Die abschließenden Tracks stehen eher im Zeichen des eingängigen und poppigen, dass hier aber durchweg in einer gebrochenen Form auftaucht. Die von Bassgewummer umhüllten, verspielten Takte in “Pertenecer” haben einen leichten sway, originelle Melodieansätze tauchen gerade in den richtigen Momenten auf den Plan, wenn man sie nicht erwartet. Doch überwiegt, vielleicht durch den sanften Gesang, ein Gefühl des Umschmeicheltseins, fast wie bei einer Easy Listening-Ballade, wenn all das nicht derart hypnotisierend wirken würde. In “Dentaduras” gibt sich Tomás’ Stimme, die manchmal sogar ins Flüstern kippt, vielleicht sanfter als je zuvor, was auch der Tatsache geschuldet sein mag, dass sie etwas nach hinten gemischt ist, und sich zwischen den Säulen wuchtiger elektronischer Takte bewegt. Synthietupfer nach SciFi-Manier dagegen hüpfen elektrisiert am vorderen Bühnenrand herum. Auch durch dieses Szenario, das fast bekömmlich sein könnte, weht einen gewisser Anflug von Beklemmung, was durch die wenigen Wortfetzen, die ich verstehen kann, bestätigt wird. Ist das schon ein Vorgeschmack des verführerischen Sees in dessen schwarze Wasser man im abschließenden “El Lago” eintaucht, vielleicht um in zurückgenommenen Tempo vollends darin zu verschwinden?

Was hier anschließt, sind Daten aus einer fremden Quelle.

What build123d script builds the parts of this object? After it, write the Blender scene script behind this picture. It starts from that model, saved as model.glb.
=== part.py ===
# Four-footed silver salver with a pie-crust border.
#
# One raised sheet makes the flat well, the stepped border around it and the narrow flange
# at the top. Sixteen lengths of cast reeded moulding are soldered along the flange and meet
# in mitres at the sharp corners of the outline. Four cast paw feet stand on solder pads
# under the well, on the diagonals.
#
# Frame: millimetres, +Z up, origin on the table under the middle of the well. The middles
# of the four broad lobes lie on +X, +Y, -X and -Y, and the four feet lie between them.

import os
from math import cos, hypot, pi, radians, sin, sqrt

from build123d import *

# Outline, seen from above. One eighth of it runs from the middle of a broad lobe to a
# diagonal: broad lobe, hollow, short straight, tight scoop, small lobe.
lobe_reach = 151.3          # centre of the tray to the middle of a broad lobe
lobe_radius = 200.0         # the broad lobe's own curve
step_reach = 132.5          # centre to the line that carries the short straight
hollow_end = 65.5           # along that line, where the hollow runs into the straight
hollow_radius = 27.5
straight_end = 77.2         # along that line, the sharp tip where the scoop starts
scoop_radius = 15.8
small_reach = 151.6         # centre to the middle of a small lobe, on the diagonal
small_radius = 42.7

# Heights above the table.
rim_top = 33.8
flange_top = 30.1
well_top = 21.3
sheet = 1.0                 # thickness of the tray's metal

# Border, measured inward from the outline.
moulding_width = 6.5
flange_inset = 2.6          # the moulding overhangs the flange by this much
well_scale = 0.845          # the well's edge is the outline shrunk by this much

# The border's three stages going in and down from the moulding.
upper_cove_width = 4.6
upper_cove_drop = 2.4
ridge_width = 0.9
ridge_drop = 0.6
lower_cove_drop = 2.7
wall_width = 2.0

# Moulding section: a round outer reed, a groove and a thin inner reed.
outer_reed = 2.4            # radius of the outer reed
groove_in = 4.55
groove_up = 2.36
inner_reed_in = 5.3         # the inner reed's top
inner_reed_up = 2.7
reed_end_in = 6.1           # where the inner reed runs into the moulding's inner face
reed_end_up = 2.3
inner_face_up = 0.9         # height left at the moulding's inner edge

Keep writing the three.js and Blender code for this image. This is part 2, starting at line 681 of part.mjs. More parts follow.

Obwohl “Reemplazante” eine durchaus kurzweilige Angelegenheit ist, offenbart das Album viel von der Vielgestaltigkeit von Mueran Humanos, die sich über die vergangenen Jahre ihren ganz eigenen Stil etabliert haben, den sie immer wieder subtil variieren. “We are an army of two and we take no prisoners”, sagten die beiden vor einigen Jahren in unserem Interview, und es ist schön zu sehen, dass diese forsche Energie auch in ihrem wie es scheint sehr persönlich gefärbten neuen Longplayer noch lebendig ist. (U.S.)